Impressed, Bumblebee Man invites Homer and Bart to a meal. He explains how he immigrated from Mexico to be a serious actor. Working as a janitor for the Spanish language television station, he experienced a series of accidents and emerged from a costume rack in a bumblebee suit. He is hired to perform comedic stunts, but his body can no longer tolerate the abuse, leading to a drop in ratings. He asks Homer to be his stunt double and he agrees to impress Bart.

Homer signs a non-disclosure agreement so Bumblebee Man's fans will not know he no longer performs stunts. Bart is impressed but cannot tell anyone because of the NDA. Lisa is worried about a white man impersonating a Mexican, and Marge is worried about Homer being hurt. Although the show's ratings improve, Homer's injuries start getting worse. Feeling guilty for being a fraud, Bumblebee Man considers ending the show until he is invited to star in a film.

Filming in Mexico, Homer performs the stunts in a green screen body suit, but his family is worried about his health. When news breaks that Bumblebee Man is not performing his own stunts, Marge, Bart, and Lisa all confess they leaked the story for Homer's sake. Bumblebee Man denies the story and invites fans to see him fall down the steps of Teotihuacan. At the pyramid, Homer tries to stop him by saying his fans do not want to see him hurt but just want to laugh at him. Homer says he did the stunts to impress Bart but learns that he should not care what Bart thinks. After they hug and cry from their breakthroughs, they both slip on their tears and fall down the steps.

As they celebrate their survival with tacos, Homer and Bumblebee Man notice everyone is a Calaca. When they ask one Calaca if they are dead, the Calaca checks them out and tells them that they are in a coma where they will be for a while.

During the credits, photographic stills from this episode are shown.

==Production==
Writer Cesar Mazariego described the episode as "a love letter of sorts to our Latin American fans, and to Mexican culture specifically".

Humberto Vélez, who is the Mexican Spanish voice of Homer, guest starred as Accented Voice/Bumblebee Man, Patricia Acevedo guest starred as Various, and Claudia Motta guest starred as Various.
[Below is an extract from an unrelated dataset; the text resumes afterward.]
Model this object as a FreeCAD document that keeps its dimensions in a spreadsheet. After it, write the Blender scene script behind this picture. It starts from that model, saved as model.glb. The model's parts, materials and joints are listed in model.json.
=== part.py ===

Vélez, Acevedo and Motta voice Homer, Lisa and Bart Simpson in the Latin Spanish dub of the show, respectively. Director Alejandro González Iñárritu and stunt performer Johnny Knoxville appeared as themselves. The band Los Tigres del Norte appeared as themselves and performed the song "El Corrido de Pedro y Homero".

==Release==
The episode aired simultaneously in the United States in all time zones at 8:31 pm ET/5:31 pm PT following a special episode of the television series Animal Control.

==Cultural references==
The episode title is a reference to the 1980s television series The Fall Guy and its 2024 film adaptation.

==Reception==
Marcus Gibson of Bubbleblabber gave the episode an 8 out of 10. He liked the physical comedy in the episode and the commentary of stunt work in the entertainment industry. He also highlighted Humberto Vélez's replacement voice for Bumblebee Man for the episode. Mike Celestino of Laughing Place thought "a lot of" the episode was "ridiculous", but he liked the jokes. He said the episode reminded him of episodes from the classic seasons. Marisa Roffman of Give Me My Remote felt the story with Bumblebee Man was not strong enough to be the main plot of the episode since there have been many episodes featuring Homer doing physical stunts. Nick Valdez of Comicbook.com ranks the episode number 5 on his list "All Episodes of The Simpsons Season 37, Ranked Worst to Best." He said, "It reveals how close they are in terms of personality (even Homer's Spanish voice actor was chosen to voice Bumblebee Man in the episode), but also that they have a super fun dynamic that The Simpsons would do well to revisit someday. The scope of the episode's ending seems to suggest it's probably a one-off idea, but it's still a very good adventure."

Many critics and fans from Latin America praised the participation of the Latin cast of The Simpsons, especially Humberto Vélez's cameo. Diego Valadéz of IGN said the cameo was important because "For the Spanish-speaking public, Humberto Vélez is an institution. Seeing him participate in a script that allows him to showcase his classic nuances has rekindled interest in the new seasons," meanwhile, the newspaper El Universal praised the phrase "This man's pain takes away my own sorrows" during the scene. Rubén Martínez, from AS, praised the episode for officially recognizing Homer's name in Latin America as "Homero," given the ongoing debate on social media between Latinos and Spaniards about the issue. He concluded: "What makes this episode special is not simply the explicit use of Homer's name—unlike other instances where it was merely a nod or an isolated joke—but rather its respectful approach towards a significant portion of his fandom."